Srihari Rajgopal is a Research Associate in the Department of Electrical Engineering and Computer Science of Case Western Reserve University.
Someday, the bulky substation transformers that spread power from the utility grid to local neighborhoods could become a thing of the past. That’s because semiconductor devices made from silicon carbide (SiC) could remake the grid. The reason: Silicon carbide ICs and electronic components can operate at temperatures far higher than ordinary silicon-based semiconductors and handle electrical current more efficiently.
Besides restructuring the utility grid, SiC power devices could also revolutionize solar and wind energy creation by reducing the amount of energy lost during the uploading of power to the grid.
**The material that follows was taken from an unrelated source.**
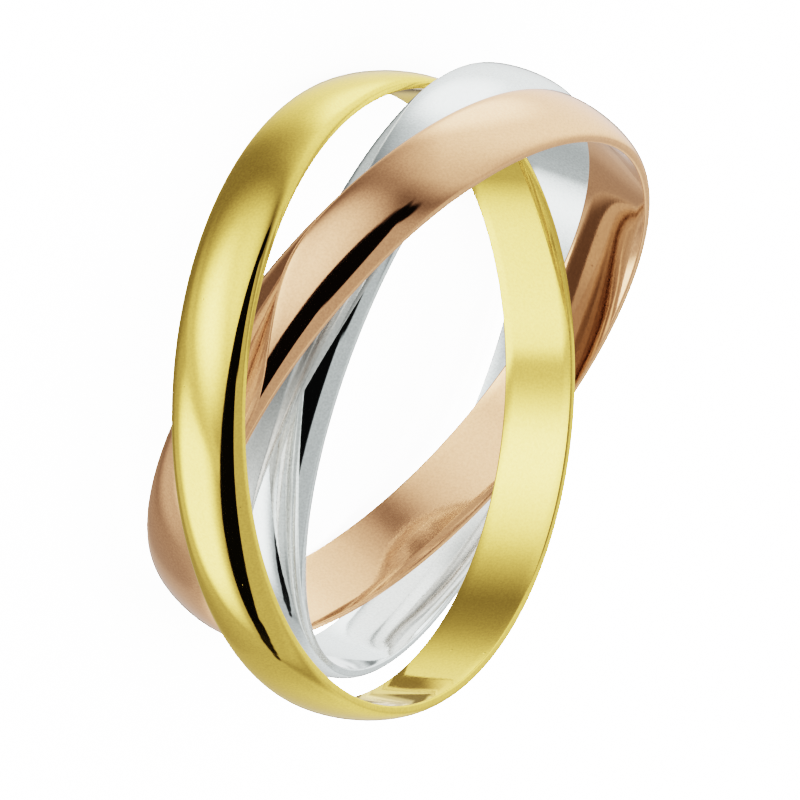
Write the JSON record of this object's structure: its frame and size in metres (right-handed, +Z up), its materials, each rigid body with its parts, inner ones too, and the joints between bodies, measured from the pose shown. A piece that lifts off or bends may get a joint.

And SiC ICs’ ability to operate at super-high temperatures may be one of the technologies that make hypersonic planes feasible.
To understand why SiC devices can handle high currents and temperatures, consider the behavior of a transistor. It acts as a switch that routes current. Any transistor leaks a small amount of current, and as the ambient temperature rises, so does the leakage current. At some temperature point, this leakage is large enough to compromise the circuit. This leakage is in big part determined by an intrinsic material property—the bandgap. The wider the semiconductor material’s bandgap, the higher the temperature point to which the leakage is acceptable.
SiC has a bandgap ~2.6x that of Si, making it particularly well suited for high temperature electronics. Other factors also contribute to making SiC a leading candidate for high temperature ICs. The commercial drivers for SiC have been in the fabrication of light emitting diodes and high-power electronics (for power conversion and motor control). These commercial thrusts have resulted in better wafer quality with fewer defects, as well as advances in processing technology, such as doping, etching and electrical contacts.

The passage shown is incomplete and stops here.